Now the nausea sucked. Big Time. But it passes and then I'm back to being my normal self. However, this acid reflux stuff threw me for a loop because It.Wont.Go.Away! I try to sleep, it bothers me. I try to sit at my desk and do work, it bothers me. I wanted to work out last night and the acid reflux laughed in my face....or my stomach I guess. So instead I came home where I tried to distract myself with the latest US Weekly and the possibility that Justin Timberlake and Jessica Biel broke up (which I don't believe by the way! they are so cute together) but it didn't work. So I called my Doctor friend Kamilla who has been the recipient of many calls that start with, "I'm having this weird pain..." ever since she finished med school. Hey, who wouldn't want free health care advice! Health insurance is expensive! Thanks Kamilla :) She told me that the Nexium, the medication I have for the acid reflux, could take a few days to work. WHAT?? oh no, I couldn't wait that long so I went to my local Rite Aid and spoke to the pharmacist, told her I have been taking Nexium but I need immediate relief. Like. Right NOW. And she told me without hesitation that I should take some Pepcid AC. Her confidence made me feel like Pepcid AC would be my savior. So I eagerly popped a pill and waited for the magic to happen. When it didn't after an hr, I called Ross in tears asking him to somehow make it better...from Pittsburgh. He looked up Pepcid AC online and it said it could take up to 2 hrs to work...what is with these acid reflux meds?? I'm in pain people, I need results ASAP!
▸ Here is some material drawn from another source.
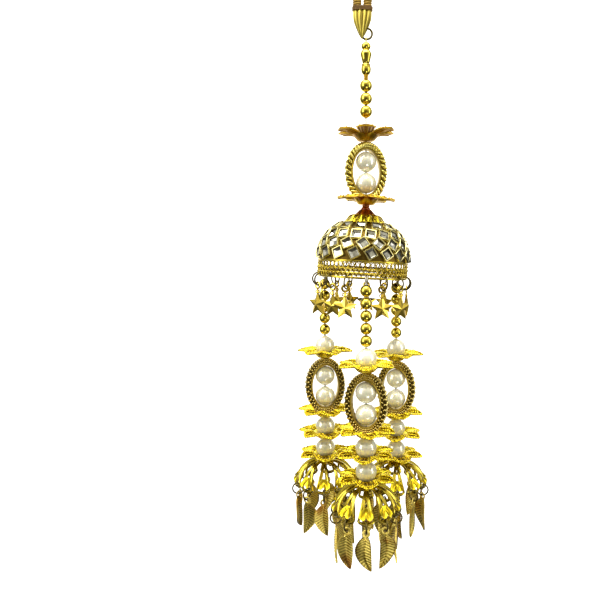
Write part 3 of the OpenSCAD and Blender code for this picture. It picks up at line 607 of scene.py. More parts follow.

Luckily, I was distracted for an hr or so while I went to pick up my friend Nichelle who came in town for the weekend. As I walked through the streets of Harlem I was more concerned with brushing off guys who's intro line was "Hey Ma!" then I was about my stomach. Whatever, I'll take any distraction that works. So after Nichelle and I came back to my house, the pain set in again. I don't know, I wonder if it's a mind thing at this point. I made a few trips to the bathroom (TMI I know, but it happened) but no relief. We called Nichelle's mom who is a doctor as well and I also called the doctor on-call at my hospital to get some additional advice. I finally decided to go to bed in the hopes I would sleep thru the night. Unfortunately I didn't. But at 5am when I woke up, I felt normal, no pain! It came back about 30 min later but not as strong. I just took some more meds in the hopes they can get me thru the day. As I was laying on my bed I looked at my "wall of fame" where I've placed all my get well cards and read some of the words..."Thinking of you" "You're in my thoughts and prayer", " Today may be a mountain but you were born to climb", I'm trying to take all those positive thoughts and aim them towards my stomach to get me through this. I'm upset because normally after a treatment I'm fine by Friday and with Nichelle here and my friend Eboni on her way to visit as well, I really expected to be in tip top shape to have a fun weekend.


Ironically enough, writing this post has made me feel better..slightly. So I'm praying it gets better throughout the day. Wish me luck!